# [Task to carry out]
Check every line below for the word "axes" and copy each one that has it.

= = = = = = =

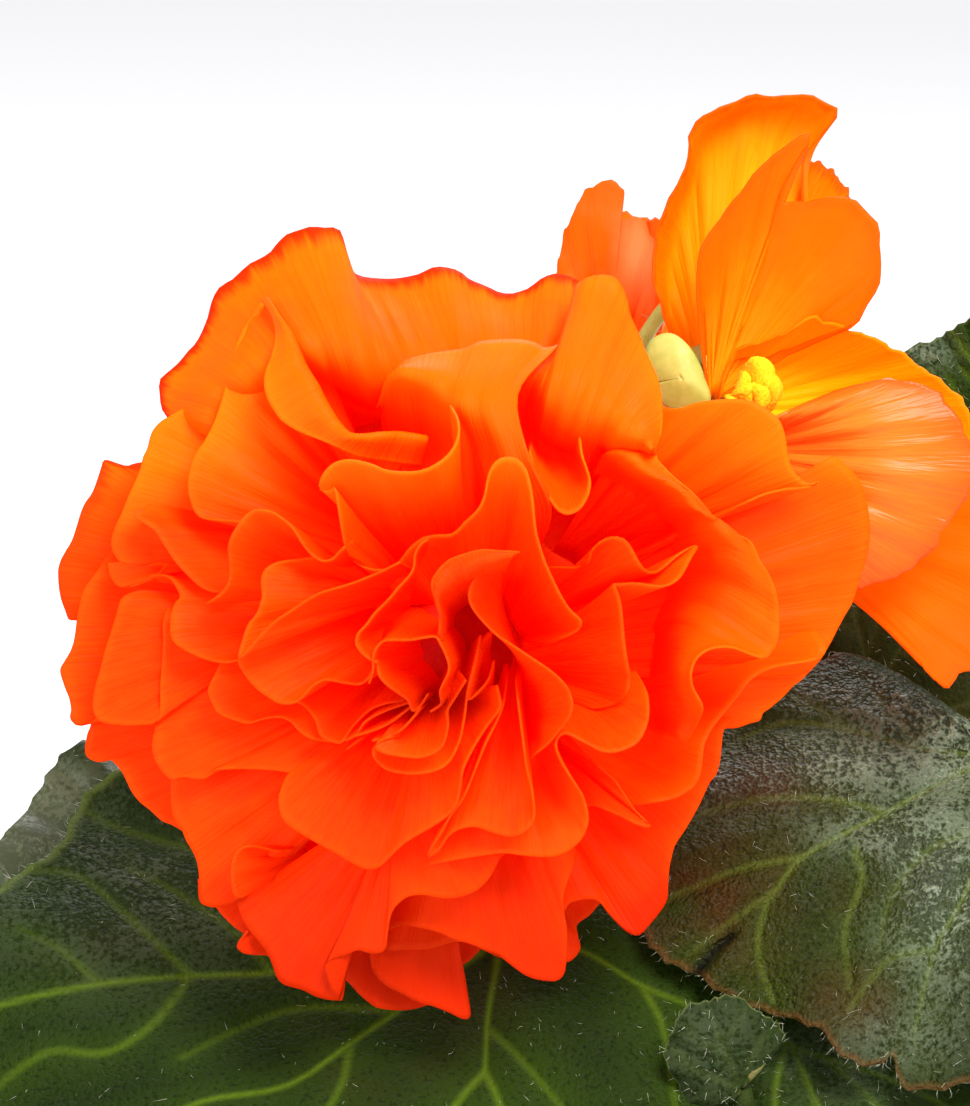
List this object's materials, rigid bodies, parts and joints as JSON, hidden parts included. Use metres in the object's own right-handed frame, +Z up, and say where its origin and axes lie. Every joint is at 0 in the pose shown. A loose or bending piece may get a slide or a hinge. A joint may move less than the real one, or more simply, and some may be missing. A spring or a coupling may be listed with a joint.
{
  "type": "potted tuberous begonia",
  "caption": "Potted tuberous begonia with a ruffled double orange bloom, a single female flower, dark veined leaves and a plain tapered clay pot.",
  "frame": {"origin": "centre of the pot's flat underside", "axes": "+Z up along the pot's axis; the double bloom faces -Y and looks a little upwards; +X is to the right seen from the front"},
  "size_m": [0.1523, 0.1756, 0.2471],
  "materials": {
    "clay": "matt fired clay",
    "soil": "crumbly peat compost",
    "tuber": "rough corky skin",
    "stalk": "smooth fleshy stem with fine hairs",
    "ovary": "smooth fleshy wings",
    "leaf": "satin, quilted between yellow-green veins",
    "petal": "soft satin, slightly translucent",
    "tepal": "soft satin, slightly translucent",
    "stigma": "velvety"
  },
  "bodies": {
    "root": {"back_tepal_curled": "tepal", "back_tepal_pale": "tepal", "back_tepal_rear": "tepal", "leaf_front_large": "leaf", "leaf_left_back": "leaf", "leaf_lower_right": "leaf", "leaf_rear": "leaf", "leaf_rear_left": "leaf", "leaf_right_back": "leaf", "leaf_right_glossy": "leaf", "leaf_shaded": "leaf", "leaf_small_round": "leaf", "main_stem": "stalk", "ovary_winged": "ovary", "pedicel_back": "stalk", "pedicel_female": "stalk", "peduncle_main": "stalk", "petal_bottom": "petal", "petal_bottom_left": "petal", "petal_bottom_lobe": "petal", "petal_bottom_right": "petal", "petal_far_left": "petal", "petal_flap": "petal", "petal_hook_right": "petal", "petal_left_fold": "petal", "petal_left_inner_upper": "petal", "petal_left_low": "petal", "petal_left_low_outer": "petal", "petal_left_lower_inner": "petal", "petal_left_mid": "petal", "petal_left_upper": "petal", "petal_lower_big": "petal", "petal_lower_right_inner": "petal", "petal_lower_right_outer": "petal", "petal_lower_tongue": "petal", "petal_oval_left": "petal", "petal_right_guard": "petal", "petal_right_long": "petal", "petal_round": "petal", "petal_s_curve": "petal", "petal_s_rim_lower": "petal", "petal_tongue_center": "petal", "petal_top_guard": "petal", "petal_top_tongue": "petal", "petal_upper_right": "petal", "petal_wave_left": "petal", "petaloid_heart": "petal", "pot": "clay", "receptacle_main": "stalk", "side_bud": "stalk", "soil": "soil", "style_lobes": "stigma", "tepal_back": "tepal", "tepal_front": "tepal", "tepal_lower": "tepal", "tepal_top": "tepal", "tepal_top_right": "tepal", "tepal_yellow": "tepal", "tuber": "tuber"}
  },
  "joints": []
}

= = = = = = =

# [Exercise solution]
List this object's materials, rigid bodies, parts and joints as JSON, hidden parts included. Use metres in the object's own right-handed frame, +Z up, and say where its origin and axes lie. Every joint is at 0 in the pose shown. A loose or bending piece may get a slide or a hinge. A joint may move less than the real one, or more simply, and some may be missing. A spring or a coupling may be listed with a joint.
  "frame": {"origin": "centre of the pot's flat underside", "axes": "+Z up along the pot's axis; the double bloom faces -Y and looks a little upwards; +X is to the right seen from the front"},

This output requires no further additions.